The inaugural class is split into 10 councils that compete over grades and attendance. Each council, which Williams equates to the four houses in the Harry Potter series, is named after a famous man of color, such as Barack Obama, Cesar Chavez, Frederick Douglass, and Thurgood Marshall.
Getting results
Standardized test results for Ron Brown for its freshman-only 2016–17 school year aren’t available. (D.C.’s standardized tests look at 10th grade English and geometry, which students also usually take their sophomore year.) But there have been big social-emotional gains for the school’s 105 freshmen, Williams said. Nearly all of them, 96 percent, are black, and 44 percent are eligible for free or reduced-price lunch, a measure of poverty in schools. Most live in Wards 7 and 8, those east of the Anacostia River, home to many of the poorest and highest-crime neighborhoods in the city.
“I think they’ve internalized this mission and they’re excited about being able to change their own narrative and to write their own narrative,” the principal said. “You can see that in their faces on a daily basis.”

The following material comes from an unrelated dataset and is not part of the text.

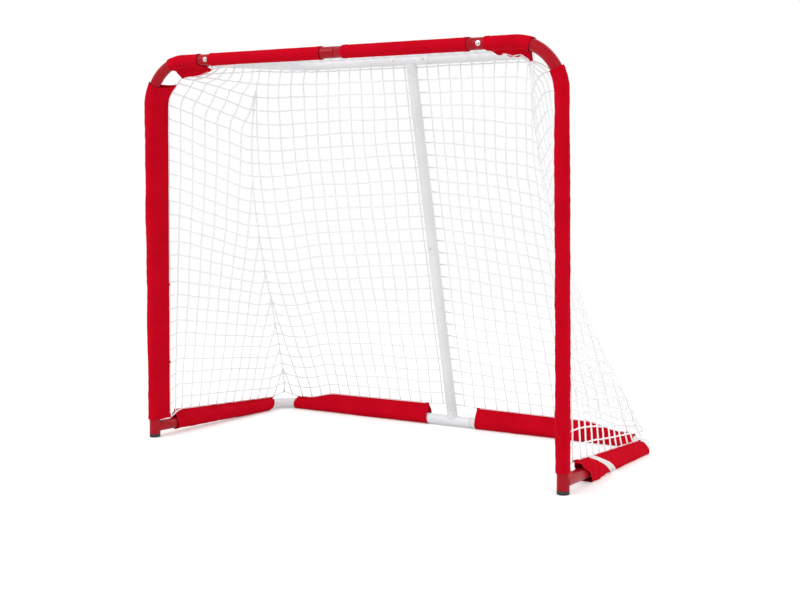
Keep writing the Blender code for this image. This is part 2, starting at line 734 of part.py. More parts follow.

Williams, who previously was assistant principal at The School Without Walls, a magnet school, said the Ron Brown students have made years of progress in just eight months.
The boys have really embraced the idea of praising others, taking responsibility for actions and figuring out how to overcome challenges, and, more important, going to college, he said.
Tremayne Warren has his eye on a big college prize: Oxford University in England.
His mom was the real force behind him coming, he said, but he’s grown to like the school’s college tours and trips, extracurricular activities, and supportive atmosphere.
“We’re all a family here,” Warren said. “We’re all monarchs. We’re all kings.”
Early projections were that 85 percent of the inaugural class would re-enroll for next year, a number Williams expects will hit 95 percent.
Ron Brown’s gleaming new building has opened its doors to a new class, many of them the middle school friends of the boys who are now sophomores.
There are more than 40 future young kings, freshmen and sophomores, on the school’s waiting list.